Someone else could easily say,
“Yup, they all have fingers, five of them. That’s because they all have a common designer.”
All I had to do was switch ancestor with designer and suddenly most people would scoff at it.
 
If you mean one-time design at Creation, then it seems strange that a whale would need fingers bones at all. Why would God make the animals related in so many ways if they were from the start meant to be discrete creatures?

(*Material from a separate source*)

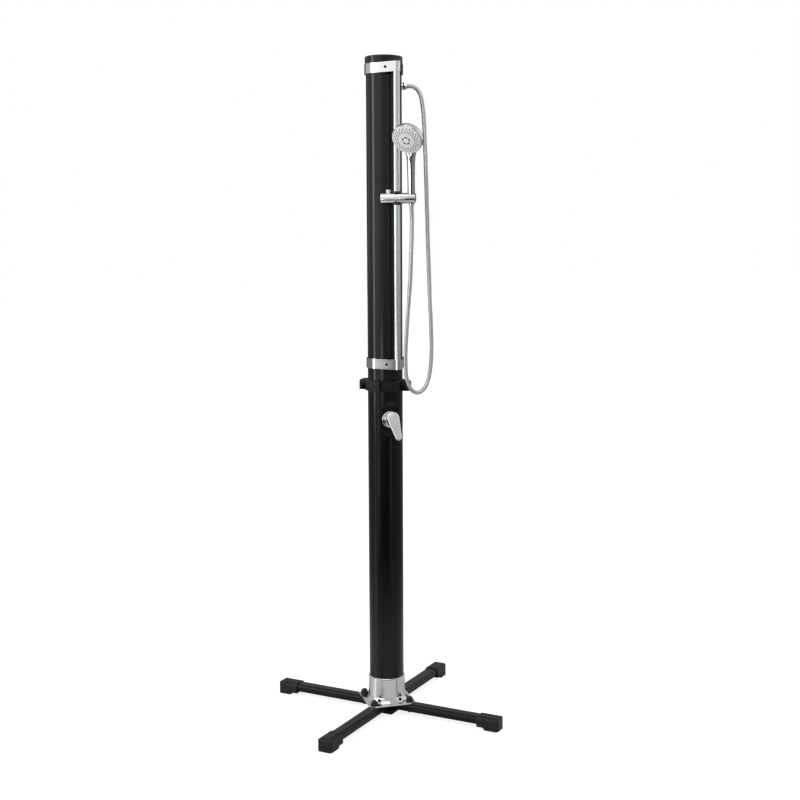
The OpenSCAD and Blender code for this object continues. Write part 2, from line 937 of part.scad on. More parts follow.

If by design, you mean that God made a basic structure that is particularly well-suited to adapting to many different environments on Earth, then we’re arriving at a much more compatible viewpoint.
 
Or “The Topic That Will Never Die.” You now know what ‘undead’ means. Bwahahahaaaaaaa…
 
People may actually be on the verge of designing animals. All it will take is the ability to lay down sequences of DNA artificially, and it’s going to be a wild world indeed.

And yes, I think if people were designing animals, they’d have to take an existing species, and modify as few parts as possible in order to get what they want without designing millions of sequences. But I wouldn’t expect the Lord to be that limited.
 
Very, very good point. Look at the following - all under the acceptable list:

Spores from space.

Meteorites brought life here.

Space aliens visited and did something.
 
But there are all sorts of creatures much different than whales.
For instance, I think sharks don’t even have bones but cartilage, despite being similar to whales on the outside.

And some creatures even have multiple different designs at once! Like those creatures who go through metamorphosis.

I feel odd arguing for this side, but I am mostly just having fun without being too serious. I normally am very serious!